Unions have been responding to the Government’s National Resilience and Recovery Plan, which was unveiled on Tuesday (1st June).
The plan, which is valued at up to €5bn when taxation measures are included, makes provision for the Emergency Wage Subsidy Scheme (EWSS) to be extended, unchanged, until the end of September, and is to continue at another rate, as yet unconfirmed, until the end of the year.
More than 50,000 training scheme places, on digital and green job programmes, are also to be created under the plan, while plans to phase out the Pandemic Unemployment Payment (PUP) were also announced.
Congress general secretary Patricia King said: “The Pandemic Unemployment Payment (PUP) has proved integral to maintaining workers’ income and, hence, consumer demand and social solidarity throughout the public health emergency. When and how the PUP is withdrawn must be based on concrete evidence and not on baseless claims from a handful of employers that workers do not want to return to their jobs.”
Patricia added that the Government’s own target of 100,000 workers going back to work in May has been reached and the vacancy rate is on a per capita footing with the UK and US, where no PUP equivalent payment exists.
Speaking ahead of the publication of the plan on Tuesday, Fórsa general secretary Kevin Callinan emphasised the need for investment in public services, particularly in light of how valuable all public services had become during the pandemic.
Kevin said it was also essential to avoid a ‘cliff edge’ in Covid supports for workers and businesses, and emphasised the need for specific measures in sectors like aviation, where recovery is expected to take much longer.
He further emphasised Congress’s call that direct government grants to businesses, in the order of billions of Euros, must be conditional on a commitment by them to decent work and to retaining their workforce: “Fórsa repeatedly made the call for this type of conditionality to apply in the aviation industry, yet some aviation employers availed of state cash while making plans to slash their workforce, as we recently saw occur at Shannon Airport,” he said.

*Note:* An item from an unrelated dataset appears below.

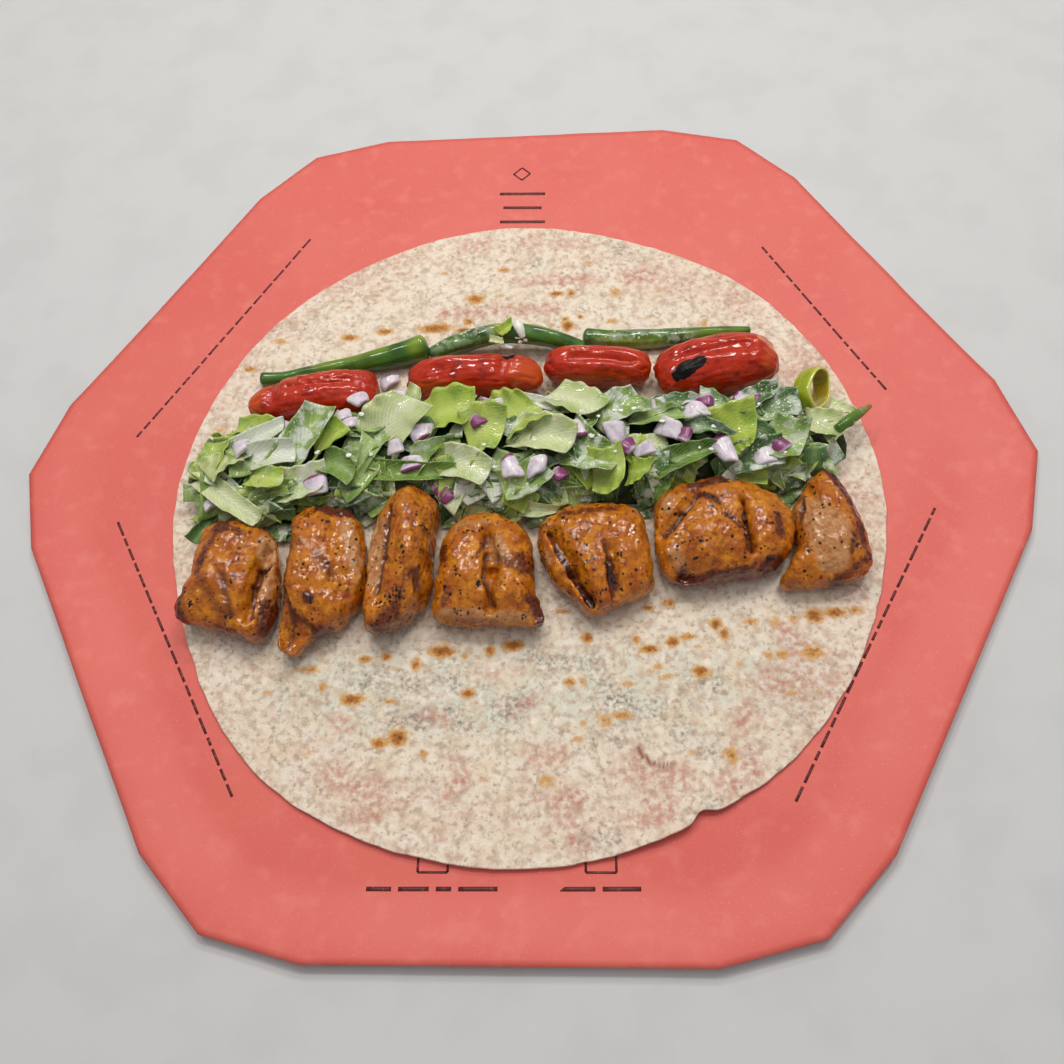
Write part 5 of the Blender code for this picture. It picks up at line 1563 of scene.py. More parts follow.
R, P, L, M, D = LeafKind.RIB, LeafKind.PALE, LeafKind.LIME, LeafKind.MID, LeafKind.DARK
LEAVES = tuple(
    Leaf(*row)
    for row in (
        (-118, -21, 42, 13, -38, 6, 8, 2.0, P, 0.1), (-121, -8, 17, 13, 20, 10, -14, 2.0, P, 0.0),
        (-109, 5, 26, 11, 24, 12, 6, 1.5, R, 0.2), (-101, -4, 20, 12, 8, 4, 14, 2.5, R, 0.1),
        (-89, 4, 32, 15, 55, 16, 12, 3.0, M, 0.9), (-77, 3, 18, 14, 30, 18, -8, 3.0, L, 0.0),
        (-102, -14, 16, 11, -15, 14, 0, 2.5, L, 0.2), (-87, -15, 20, 15, 10, 12, 10, 2.5, P, 0.6),
        (-73, -11, 18, 12, -30, 8, 14, 2.0, M, 0.1), (-128, -4, 18, 12, 70, 8, -10, 2.0, L, 0.1),
        (-112, 12, 20, 12, -12, 8, -12, 2.0, L, 0.1), (-70, 12, 20, 12, -22, 6, -10, 2.0, M, 0.5),
        (-50, 8, 28, 24, 48, 24, 8, 2.5, P, 0.1), (-44, 18, 20, 12, 74, 30, 0, 2.0, P, 0.0),
        (-29, 12, 24, 24, 18, 16, -10, 4.0, L, 0.0), (-47, -10.5, 46, 10, -6, 4, 18, 2.5, M, 0.0),
        (-57, 18, 18, 12, 12, 8, -12, 2.0, M, 0.4), (-34, -4, 18, 14, 30, 10, 10, 2.0, M, 0.5),
        (-12, 2, 17, 26, 10, 18, 6, 3.0, L, 0.1), (-20, -12, 22, 15, -24, 12, 12, 2.5, P, 0.7),
        (2, 13, 18, 27, 12, 20, -6, 4.0, L, 0.0), (8, 21, 22, 10, -20, 10, -10, 2.0, R, 0.0),
        (12, 1, 26, 17, -18, 14, 10, 3.0, P, 0.2), (24, 20, 24, 17, -34, 14, -8, 2.0, P, 0.1),
        (43, 13, 22, 17, 25, 16, -6, 3.0, M, 0.8), (30, -4, 28, 25, -38, 18, 12, 3.5, M, 0.9),
        (4, -16, 20, 14, 24, 10, 14, 2.5, M, 0.6), (38, -13, 14, 20, 5, 20, 10, 2.5, L, 0.1),
        (50, -14, 11, 15, -12, 34, 8, 1.5, L, 0.0), (60, 12, 24, 16, -10, 12, -8, 2.5, M, 0.2),
        (91, 2.5, 15.5, 23, 12, 24, 6, 4.0, L, 0.0), (71, -8, 24, 12, 14, 10, 12, 2.5, M, 0.1),
        (77, 3, 22, 15, -20, 12, 6, 2.5, D, 0.4), (100, 19, 22, 14, 30, 12, -10, 2.5, D, 0.8),
        (85, 14, 20, 13, -30, 10, -8, 2.0, D, 0.8), (109, 13, 20, 15, 22, 14, 0, 2.5, D, 0.7),
        (110, 1, 18, 20, -25, 16, 8, 3.0, M, 0.5), (98, -8, 22, 14, 8, 10, 14, 3.0, D, 0.9),
        (128, 10, 16, 14, -18, 12, 8, 1.5, P, 0.0), (134, 6, 13, 12, 20, 8, 6, 1.5, P, 0.0),
        (66, 16, 20, 12, 8, 10, -14, 2.0, D, 0.5), (138.5, 19, 17, 13, -24, 4, -4, 1.2, P, 0.0, 3.5),
        (-56, -27, 12, 11, 80, 8, 22, 2.5, M, 0.3, 3.0), (-92, -38, 15, 8, 82, -12, 6, 1.2, P, 0.0, 8.0),
        (-30.4, -31, 16, 7, 86, 14, 0, 1.5, M, 0.2, 6.0), (-129.5, -31, 17, 8, 62, -6, 14, 3.0, D, 0.0, 3.2),
        (-122, -28, 15, 9, 38, 2, 20, 2.6, M, 0.0, 3.0), (54, -27, 13, 8, 78, 12, 10, 2.0, L, 0.0, 6.0),
        (121, -12, 18, 7, 4, 0, 12, 3.0, R, 0.1, 3.0), (102, -18, 18, 10, -14, 2, 24, 2.6, D, 0.7, 1.5),
        (-5, 60, 8, 6, 40, 4, 6, 1.2, L, 0.0, 13.0), (-9, 55, 7, 5, -20, 6, 0, 1.0, P, 0.3, 10.5),
        (-36, -22, 13, 8, -30, 8, 24, 1.6, M, 0.5, 0.5), (10, -27, 22, 10, -8, 4, 34, 2.2, P, 0.2, 0.5),
        (-10, -26, 20, 10, 12, 6, 30, 2.0, M, 0.5, 0.5), (34, -22, 20, 11, 10, 4, 30, 2.2, L, 0.2, 0.5),
        (70, -17, 22, 9, 12, 4, 30, 2.0, M, 0.3, 0.5), (-78, -24, 20, 9, -8, 6, 26, 2.0, L, 0.1, 0.5),
        (-48, -19, 18, 11, -20, 4, 26, 2.4, M, 0.1, 0.2), (-57, -22, 14, 11, 30, 6, 22, 3.0, M, 0.2, 0.2),
        (87, -15, 20, 10, 10, 4, 24, 2.2, D, 0.5, 0.2), (97, -14, 16, 11, -24, 6, 20, 2.2, L, 0.1, 0.0),
        (-66, -21, 16, 10, 8, 4, 26, 2.0, D, 0.3, 0.0), (58, -19, 16, 10, -16, 4, 26, 2.0, M, 0.5, 0.0),
    )
)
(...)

Patricia noted that the Government further suspended workers redundancy rights, “On the same day they are telling workers their income supports are being withdrawn is grossly anomalous and deeply unfair.
“If employers are unwilling to maintain the link with their workers through the wage subsidy scheme, they equally cannot be allowed to continue to have the protection of the freeze on redundancy rights,” she said.
Congress is calling for radical reform of the social safety net in the form of a shift away from flat-rated income supports to pay-related benefits and comprehensive universal public services, in line with EU standards.